REVIEW: Jabra Elite 7 Active

Imagine you dropped roughly $200 on a normal consumer good. It could be a high-end kettle or an automatic vacuum cleaner. You expect to get some milage out of it. Headphone makers don’t think so. Believe me, I’ve tried almost all of them and my desk draw has their charging cables locked in bird’s nest to prove it. Beats by Dre? Snapped wire. Adidas FWD-01? Refused charging. Jaybird? One ear pops out. You name it I’ve tried, and broken, them and just shrugged it off as the of being cost human. These expensive purchases, made with initial optimism, always end in disappointment. My training isn’t extreme. I’m not climbing Uluru in a fire tornado while wearing sledgehammers as necklaces. Instead, I listen to audio books while lifting weights in a gym inhabited mostly by senior citizens. So, can the Jabra Elite 7 Active keep up?


Normally, I like my headphones the way I like my ears, joined by a common centre piece. The Jabra Elite 7 Active phones are twins that are separate. However, they come coddled in a lovely velvety case that I can’t stop running my fingers over. After a few initial fittings, I kind of struggled to decide on the right sized plastic end bits that fitted my lug holes the best. Fortunately, by teaming this experience with the Jabra’s Sound + app it became clear which ones were the right size for my hole. The app even offers a little hearing test to see how well tuned your hearing is, which may prove especially useful to anyone trying to noise cancel someone’s voice while you’re watching TV. The set-up experience was useful, and I enjoyed the 10-minute commitment that leaves you with a feeling you’re getting your money’s worth.
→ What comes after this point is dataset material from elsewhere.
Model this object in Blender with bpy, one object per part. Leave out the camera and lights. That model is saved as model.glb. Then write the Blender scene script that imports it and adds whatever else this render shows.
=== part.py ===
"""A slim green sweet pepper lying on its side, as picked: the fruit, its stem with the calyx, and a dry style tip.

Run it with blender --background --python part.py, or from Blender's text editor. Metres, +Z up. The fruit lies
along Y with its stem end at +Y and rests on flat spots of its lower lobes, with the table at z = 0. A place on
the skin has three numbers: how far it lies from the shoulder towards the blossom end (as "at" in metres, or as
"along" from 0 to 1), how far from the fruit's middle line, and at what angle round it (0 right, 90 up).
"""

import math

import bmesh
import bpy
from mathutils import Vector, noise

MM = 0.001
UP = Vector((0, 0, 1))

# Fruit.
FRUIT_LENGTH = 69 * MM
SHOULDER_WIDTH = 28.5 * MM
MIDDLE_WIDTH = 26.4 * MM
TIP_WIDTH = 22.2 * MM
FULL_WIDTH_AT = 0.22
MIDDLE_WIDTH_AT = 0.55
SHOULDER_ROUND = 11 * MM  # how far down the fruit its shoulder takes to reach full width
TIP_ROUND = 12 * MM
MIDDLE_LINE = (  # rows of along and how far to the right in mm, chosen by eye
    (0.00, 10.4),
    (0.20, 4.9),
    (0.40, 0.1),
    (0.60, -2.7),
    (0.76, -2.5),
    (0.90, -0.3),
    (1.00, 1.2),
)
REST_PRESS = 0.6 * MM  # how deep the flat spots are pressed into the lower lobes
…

Listening to monotone audio books, James Clear’s Atomic Habits to be precise, in a gym repeating the top 10 pop hits at max decibel can like trying to hear your friend in a nightclub. It often results in your eardrums exceeding their decibel quota for the day. Fortunately, these buds offer noise cancelling tech so it does make hearing the books words easier, but you can still hear a little background Dua Lipa so it’s not completely insulating you from the world. There is an option to turn on hear through to stop you getting run over if you’re wearing them while cycling on a busy road. But do the Jabra Elite 7 Active phones stay in your ears? Yes, they have fallen out occasionally but I think that’s because I didn’t ram them down far enough into my head holes.
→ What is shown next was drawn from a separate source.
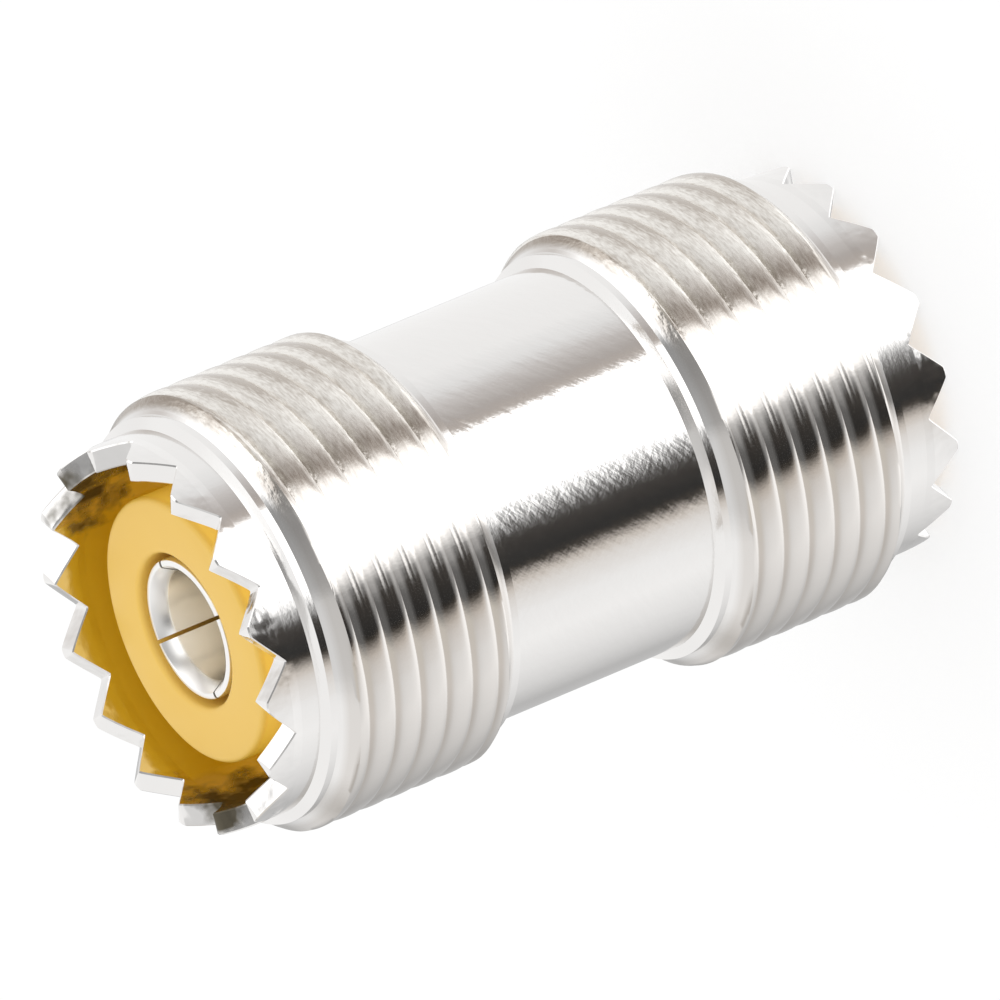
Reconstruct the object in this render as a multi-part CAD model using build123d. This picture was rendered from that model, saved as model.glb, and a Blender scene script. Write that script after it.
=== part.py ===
from build123d import *
from math import radians, sin, tan
import os

os.makedirs("parts", exist_ok=True)

# Straight double-female coaxial adapter. It stands on one toothed end: the origin is
# the centre of that end's tooth tips, and +Z is the axis of the barrel. Both ends are
# alike, so each piece is made from its middle plane up, and the other half or the
# other insulator is the same form turned end for end about X. All sizes are in mm.

# Barrel, outside, from the middle of the waist to the tooth tips.
waist_diameter = 13.95
waist_length = 8.1
step_run = 0.2               # axial length of the slope from waist or lip to the neck
neck_diameter = 14.76        # plain neck at each end of the thread
neck_length = 0.28
chamfer_angle = 45           # slope from neck to thread, measured from the axis
thread_diameter = 15.875     # 5/8 inch over the crests
thread_length = 6.1
lip_diameter = 14.0
lip_length = 2.025

# Toothed rim: V notches cut straight through the lip.
tooth_count = 16
tooth_depth = 1.05
tooth_land = 0.34            # width left on a tooth's tip at the lip's outer face
crown_turn = -7.6            # angle of the first tooth from the X axis, in degrees

# Barrel, inside.
mouth_diameter = 12.4
mouth_depth = 7.2            # tooth tips to the step that the insulator seats on
core_bore_diameter = 10.6

# Insulator.
boss_diameter = 9.6
boss_recess = 1.2            # tooth tips to the face of the boss
boss_edge = 0.2              # bevel round the face of the boss
flange_thickness = 1.3
insulator_clearance = 0.03   # radial, between insulator and barrel
relief_diameter = 5.6        # hole through the boss, with room for the socket to spring
relief_depth = 8.2
relief_edge = 0.2            # bevel at the mouth of that hole
contact_clearance = 0.03     # radial, between contact and insulator behind the relief

# Centre contact.
contact_diameter = 5.08
contact_recess = 0.15        # face of the boss to the rim of the socket
socket_diameter = 4.0        # takes a 3.96 mm pin
socket_depth = 9.2
drill_point_angle = 118
lead_in_diameter = 4.6       # wide end of the cone at the socket's mouth
lead_in_length = 0.55
rim_edge = 0.08              # bevel outside the rim of the socket
slot_count = 4
slot_width = 0.16
slot_length = 7.4
collar_diameter = 7.4
collar_length = 2.6

# Heights above the middle plane.
chamfer_run = (thread_diameter - neck_diameter) / 2 / tan(radians(chamfer_angle))
shoulder_z = waist_length / 2
neck_z = shoulder_z + step_run
thread_z = neck_z + neck_length + chamfer_run
chamfer_z = thread_z + thread_length
lip_z = chamfer_z + chamfer_run + neck_length + step_run
tip_z = lip_z + lip_length
seat_z = tip_z - mouth_depth
face_z = tip_z - boss_recess
rim_z = face_z - contact_recess
collar_z = collar_length / 2


def turned(corners):
    """Solid turned about Z from a closed outline of (radius, height) corners."""
    return revolve(make_face(Plane.XZ * Polyline(*corners, close=True)), Axis.Z)


def both_ends(half):
    """A half made above the middle plane, joined to the same half turned end for end."""
    return half + Rot(180, 0, 0) * half


def barrel_blank():
    """Half of the barrel as turned, with a plain rim and the thread at its crests."""
    waist, neck, thread, lip = (
        size / 2 for size in (waist_diameter, neck_diameter, thread_diameter, lip_diameter))
    mouth, core = mouth_diameter / 2, core_bore_diameter / 2
    return turned([
        (core, 0), (waist, 0), (waist, shoulder_z),
        (neck, neck_z), (neck, neck_z + neck_length), (thread, thread_z),
        (thread, chamfer_z), (neck, chamfer_z + chamfer_run), (neck, lip_z - step_run),
        (lip, lip_z), (lip, tip_z),
        (mouth, tip_z), (mouth, seat_z), (core, seat_z),
    ])


def crown_notches():
    """V notches between the teeth: each is the tooth pitch wide, less a tooth's land."""
    lip = lip_diameter / 2
    half_pitch = 180 / tooth_count
    half_width = lip * sin(radians(half_pitch)) - tooth_land / 2
    overrun = 1.0
    half_top = half_width * (1 + overrun / tooth_depth)
    vee = Plane.YZ * Polyline(
        (0, tip_z - tooth_depth), (half_top, tip_z + overrun), (-half_top, tip_z + overrun), close=True)
    cutter = extrude(make_face(vee), lip_diameter)
    return PolarLocations(0, tooth_count, crown_turn + half_pitch) * cutter


def shell():
    """Barrel: one piece, turned, threaded, toothed and plated."""
    return both_ends(barrel_blank() - crown_notches())


def insulator():
    """Moulded insulator above the middle plane: tail, flange and boss round one hole."""
    grip, relief = contact_diameter / 2 + contact_clearance, relief_diameter / 2
    tail = core_bore_diameter / 2 - insulator_clearance
    flange = mouth_diameter / 2 - insulator_clearance
    boss = boss_diameter / 2
    flange_z = seat_z + flange_thickness
    relief_z = face_z - relief_depth
    return turned([
        (grip, collar_z), (tail, collar_z), (tail, seat_z), (flange, seat_z),
        (flange, flange_z), (boss, flange_z), (boss, face_z - boss_edge),
        (boss - boss_edge, face_z), (relief + relief_edge, face_z),
        (relief, face_z - relief_edge), (relief, relief_z), (grip, relief_z),
    ])


def socket_half():
    """Half of the centre contact: half the collar, and a slotted socket above it."""
    collar, barrel, bore = collar_diameter / 2, contact_diameter / 2, socket_diameter / 2
    bore_z = rim_z - socket_depth
    point_z = bore_z - bore / tan(radians(drill_point_angle / 2))
    body = turned([
        (0, 0), (collar, 0), (collar, collar_z), (barrel, collar_z),
        (barrel, rim_z - rim_edge), (barrel - rim_edge, rim_z), (lead_in_diameter / 2, rim_z),
        (bore, rim_z - lead_in_length), (bore, bore_z), (0, point_z),
    ])
    slot = Pos(barrel, 0, rim_z - slot_length / 2) * Box(contact_diameter, slot_width, slot_length)
    return body - PolarLocations(0, slot_count) * slot


def center_contact():
    """Double-ended centre contact: two sockets back to back on one collar."""
    return both_ends(socket_half())


standing = Pos(0, 0, tip_z)
nodes = {
    "shell": standing * shell(),
    "insulator_near": standing * insulator(),
    "insulator_far": standing * Rot(180, 0, 0) * insulator(),
    "center_contact": standing * center_contact(),
}
for name, solid in nodes.items():
    export_step(solid, f"parts/{name}.step")
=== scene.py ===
from math import cos, pi, radians, sin

import bpy
import numpy as np
from mathutils import Matrix, Vector


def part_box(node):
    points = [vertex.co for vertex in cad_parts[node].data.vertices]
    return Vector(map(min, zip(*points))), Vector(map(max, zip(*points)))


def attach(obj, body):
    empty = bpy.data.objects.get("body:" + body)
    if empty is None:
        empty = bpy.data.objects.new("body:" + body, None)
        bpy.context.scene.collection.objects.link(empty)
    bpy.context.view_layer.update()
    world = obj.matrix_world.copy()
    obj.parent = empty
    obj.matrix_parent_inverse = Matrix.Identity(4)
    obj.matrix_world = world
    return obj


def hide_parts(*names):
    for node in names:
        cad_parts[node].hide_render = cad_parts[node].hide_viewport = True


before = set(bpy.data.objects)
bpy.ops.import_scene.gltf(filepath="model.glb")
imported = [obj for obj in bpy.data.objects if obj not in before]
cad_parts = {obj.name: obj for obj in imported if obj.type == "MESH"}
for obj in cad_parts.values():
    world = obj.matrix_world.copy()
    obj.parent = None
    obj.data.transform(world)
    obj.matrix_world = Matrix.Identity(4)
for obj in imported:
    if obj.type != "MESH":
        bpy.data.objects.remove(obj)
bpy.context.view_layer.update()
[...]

They do connect seamlessly and disconnect when they’re put back in their box. The only issue may be that at least once per session you may lose a little sound in one ear. This only lasts about 5 seconds then returns. Perhaps that’s just my sweaty ears adding their salty rain. However, I’m sure this was because I got the beta model. They are supposed to be capable of being submerged in water for 30 minutes without issues so that’s probably not the reason. Phone calls? Yep, you can do them, though the people on the other end have complained the audio sounded like I was piloting in a whirly bird. I wish, it was mostly the gym’s fans. In a quiet environment, things may be better. Battery life? It’s impressive, I only need to charge them once a week and use daily.


They are a set and forget experience. Pop in your ears and you’re rewarded. There’s great sound quality especially when listening to music and they are very good for exercise. They don’t feel heavy or like they want to drop out. However, they may take some getting used to before you pump reps with confidence. One of their features is that they offer inner pressure relief. This means you don’t feel the urge to fiddle with them constantly. Overall, if you like exercise, these are the buds that’ll plonk you into the zone. The true test is whether they end up in the draw next to their fallen competitors. Give them a year and for the price you expect them to hang round a little longer than my fallen robotic vacuum cleaner.